Francesco Ardini – Lethe
Lethe è un fiume degli Inferi come fu Stige, titolo della precedente personale di Francesco Ardini per Federica Schiavo Gallery (Roma, 2015). Per l’artista, il fiume è anche la connessione tra il suo medium preferito e la sua terra d’origine: quattrocento anni fa la popolazione del piccolo comune vicentino Nove ricavava l’argilla dal Brenta, dando inizio a una tradizione oggi consolidata.
Comunicato stampa
Nella mitologia greca e romana, immergersi nel fiume Lethe significava perdere memoria di quanto vissuto. L’oblio per gli antichi era un’esperienza al contempo negativa e positiva, riduceva la consapevolezza del proprio passato e preparava a un nuovo inizio. Lethe è un fiume degli Inferi come fu Stige, titolo della precedente personale di Francesco Ardini per Federica Schiavo Gallery (Roma, 2015). Per l’artista, il fiume è anche la connessione tra il suo medium preferito e la sua terra d’origine: quattrocento anni fa la popolazione del piccolo comune vicentino Nove ricavava l’argilla dal Brenta, dando inizio a una tradizione oggi consolidata.

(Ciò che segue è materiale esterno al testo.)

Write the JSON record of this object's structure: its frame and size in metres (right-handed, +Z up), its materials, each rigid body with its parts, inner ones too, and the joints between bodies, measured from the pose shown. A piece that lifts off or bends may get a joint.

Nella “Stanza dei ricordi”, un’installazione a pavimento rappresenta Lethe, un fiume di memorie dalle forme imprecise, composto da segmenti tubolari in porcellana realizzati con la stampante 3D, tecnologia testimone di un fare unico e continuo come lo scorrere del pensiero. Cumuli di polvere di porcellana, forme in gres, smalti e feldspati con inclusioni di manganese, grafite e cristalline, colori diversi marcano l’aspetto magmatico e caotico del pensiero. Gli elementi emergono da un archivio eterogeneo di oggetti antichi ed effetti personali, decorazioni tradizionali e immagini dell’inconscio. Delle reminiscenze e dei pensieri siamo solo parzialmente consapevoli: a questo alludono le configurazioni di polvere in porcellana, frammentarie, ma perfettamente immobili.
Il primo ambiente contiene e si compie con una stampa di grandi dimensioni, preludio de “Il giardino immaginario delle Paradisaeidae”. I paesaggi celesti sono il risultato di un processo di astrazione di una serie fotografica, realizzata fra gli anni Settanta e Ottanta nel Museo della Ceramica di Nove (Vicenza). L’artista ha acquisito e modificato le immagini, trasformandole nel suo paradiso. Le Paradisaeidae sono composte da sezioni in aggetto ispirate ai movimenti delle classiche ceramiche appese ai muri del museo. Sono presenze architettoniche che trasportano in una dimensione spazio-temporale altra.
La mostra si chiude con un “Ritorno a casa”, dove per casa s’intende il mondo concreto che ci accoglie dopo un viaggio nell’immaginifico. Le opere ci riportano a forme familiari, quali zuppiere, brocche e vasi. Le tradizionali maioliche sono esposte, come nelle vetrine delle fabbriche di Nove, in uno stato di semi-abbandono, impolverate. Al tatto, la polvere si rivela non volatile, sorprendentemente stabile, e si nota il passaggio delle dita dell’artista, un gesto di ironica ma delicata interazione con il passato.